* **Excerpted data**
# # #
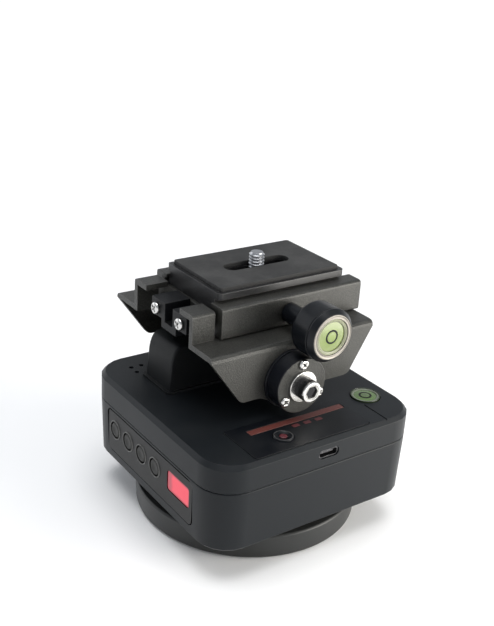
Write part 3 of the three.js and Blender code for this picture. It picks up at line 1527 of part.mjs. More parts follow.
function buildCradle() {
  const cradle = new THREE.Group();
  cradle.position.set(0, tiltAxisY, tiltAxisZ);
  addPart(cradle, 'cradle', cradleSheet(), materials.anodised);
  addPart(cradle, 'tilt_shaft', tiltShaft(), materials.steel);
  addPart(cradle, 'shaft_clip', shaftClip(), materials.steel);
  addPart(cradle, 'tilt_gear', tiltGear(), materials.brass);
  addPart(cradle, 'tilt_drum', tiltDrum(), materials.anodised, cradleRight);
  drumScrewPlaces().forEach(([y, z], i) => addPart(
    cradle, `drum_screw_${i + 1}`, crossScrew(
      drumScrewHeadRadius, drumScrewHead, drumScrewRadius, drumScrewReach, alongX),
    materials.nickel, cradleRight + drumLength, y, z));
  addPart(cradle, 'axle_washer', ring(
    axleScrewRadius + runningGap, washerRadius, 0, washerThickness, smallFacets, alongX),
  materials.nickel, cradleRight + drumLength);
  addPart(cradle, 'axle_screw', axleScrew(), materials.nickel,
    cradleRight + drumLength + washerThickness);
  addPart(cradle, 'front_guide', frontGuide(), materials.anodised);
  [1, -1].forEach((side, i) => addPart(
    cradle, `stop_screw_${i + 1}`, crossScrew(
      stopHeadRadius, stopHead, stopScrewRadius, stopScrewReach, alongFront),
    materials.nickel, guideMiddle + side * stopScrewOffset, shelfFront,
    clampFloor + stopScrewHeight));
  addPart(cradle, 'clamp_body', clampBody(), materials.anodised);
  clampScrewsY.forEach((y, i) => addPart(
    cradle, `clamp_screw_${i + 1}`, crossScrew(
      clampScrewHeadRadius, clampScrewHead, clampScrewRadius, clampScrewReach, downwards),
    materials.steel, cradleMiddle, y, shelfUnderside));
  addPart(cradle, 'moving_jaw', movingJaw(), materials.anodised);
  cradle.add(buildKnob(), buildPlate());
  return cradle;
}

function buildKnob() {
  const knob = new THREE.Group();
  knob.position.set(0, knobAxisY, knobAxisZ);
  addPart(knob, 'clamp_knob', clampKnob(), materials.anodised);
  addPart(knob, 'knob_screw', cylinder(
    knobScrewRadius, jawLeft - knobScrewReach, jawRight + slideGap + knobScrewGrip,
    screwFacets, alongX), materials.steel);
  addPart(knob, 'knob_vial', knobVial(), materials.knobBubble);
  return knob;
}

function buildPlate() {
  const plate = new THREE.Group();
  addPart(plate, 'quick_plate', quickPlate(), materials.anodised);
  addPart(plate, 'plate_pad', platePad(), materials.rubber);
  addPart(plate, 'screw_carrier', screwCarrier(), materials.steel, cradleMiddle, slotMiddle);
  addPart(plate, 'camera_screw', cameraScrew(), materials.steel, cradleMiddle, slotMiddle);
  return plate;
}

const model = new THREE.Group();
model.add(buildBase(), buildHead(), buildCradle());

export default model;
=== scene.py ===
"""Dresses the remote pan tilt head: finishes, fine shapes, a plain studio and the camera."""

import logging
import math
from dataclasses import dataclass
from enum import Enum, IntEnum
from typing import Iterable, Sequence

import bmesh
import bpy
from mathutils import Matrix, Vector


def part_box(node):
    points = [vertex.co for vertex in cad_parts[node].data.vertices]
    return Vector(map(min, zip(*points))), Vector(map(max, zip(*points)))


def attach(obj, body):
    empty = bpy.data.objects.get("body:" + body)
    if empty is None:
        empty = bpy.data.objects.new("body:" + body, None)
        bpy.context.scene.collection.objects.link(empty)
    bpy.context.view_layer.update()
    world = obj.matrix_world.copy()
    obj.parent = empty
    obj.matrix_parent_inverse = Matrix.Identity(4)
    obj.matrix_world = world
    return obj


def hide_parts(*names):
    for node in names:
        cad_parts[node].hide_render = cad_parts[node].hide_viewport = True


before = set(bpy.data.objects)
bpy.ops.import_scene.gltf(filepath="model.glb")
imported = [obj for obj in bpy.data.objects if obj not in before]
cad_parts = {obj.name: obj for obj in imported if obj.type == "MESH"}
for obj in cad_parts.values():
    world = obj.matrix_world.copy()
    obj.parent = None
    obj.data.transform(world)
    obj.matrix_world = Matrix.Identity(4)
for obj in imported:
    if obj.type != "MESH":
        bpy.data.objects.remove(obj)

logging.basicConfig(level=logging.INFO, format="%(message)s")
log = logging.getLogger("pan_tilt_head")

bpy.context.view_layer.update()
MM = 0.001
FULL_TURN = 2 * math.pi

# Millimetres and degrees that all pieces share
SLIVER = 0.04
DOUBLE = 0.003
FLAT_ANGLE = 1.0
EDGE_ANGLE = 32
SHARP_ANGLE = 35
OVERRUN = 1.0

Color = tuple[float, float, float]
Point = tuple[float, float, float]
Profile = Sequence[tuple[float, float]]
Mesh = bmesh.types.BMesh
Node = bpy.types.Node
Socket = bpy.types.NodeSocket


class Body(Enum):
    """The rigid bodies that the new pieces ride on."""

    BASE = "base"
    HEAD = "head"
    POWER = "power"
    CRADLE = "cradle"
    KNOB = "knob"
    CAMERA_SCREW = "camera_screw"
    BUTTON_1 = "button_1"
    BUTTON_2 = "button_2"
    BUTTON_3 = "button_3"
    BUTTON_4 = "button_4"


BUTTONS = (Body.BUTTON_1, Body.BUTTON_2, Body.BUTTON_3, Body.BUTTON_4)


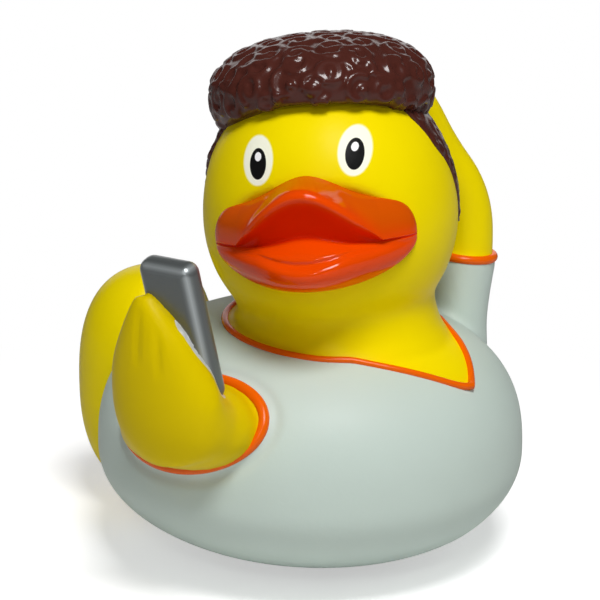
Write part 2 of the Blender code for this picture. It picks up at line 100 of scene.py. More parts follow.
# # #
* **Goal of the exercise**
The line with "return plate;" marks the start and the line with "cad_parts[node].hide_render = cad_parts[node].hide_viewport" marks the end; transcribe every line in that stretch, unchanged.

* **The answer**
  return plate;
}

const model = new THREE.Group();
model.add(buildBase(), buildHead(), buildCradle());

export default model;
=== scene.py ===
"""Dresses the remote pan tilt head: finishes, fine shapes, a plain studio and the camera."""

import logging
import math
from dataclasses import dataclass
from enum import Enum, IntEnum
from typing import Iterable, Sequence

import bmesh
import bpy
from mathutils import Matrix, Vector


def part_box(node):
    points = [vertex.co for vertex in cad_parts[node].data.vertices]
    return Vector(map(min, zip(*points))), Vector(map(max, zip(*points)))


def attach(obj, body):
    empty = bpy.data.objects.get("body:" + body)
    if empty is None:
        empty = bpy.data.objects.new("body:" + body, None)
        bpy.context.scene.collection.objects.link(empty)
    bpy.context.view_layer.update()
    world = obj.matrix_world.copy()
    obj.parent = empty
    obj.matrix_parent_inverse = Matrix.Identity(4)
    obj.matrix_world = world
    return obj


def hide_parts(*names):
    for node in names:
        cad_parts[node].hide_render = cad_parts[node].hide_viewport = True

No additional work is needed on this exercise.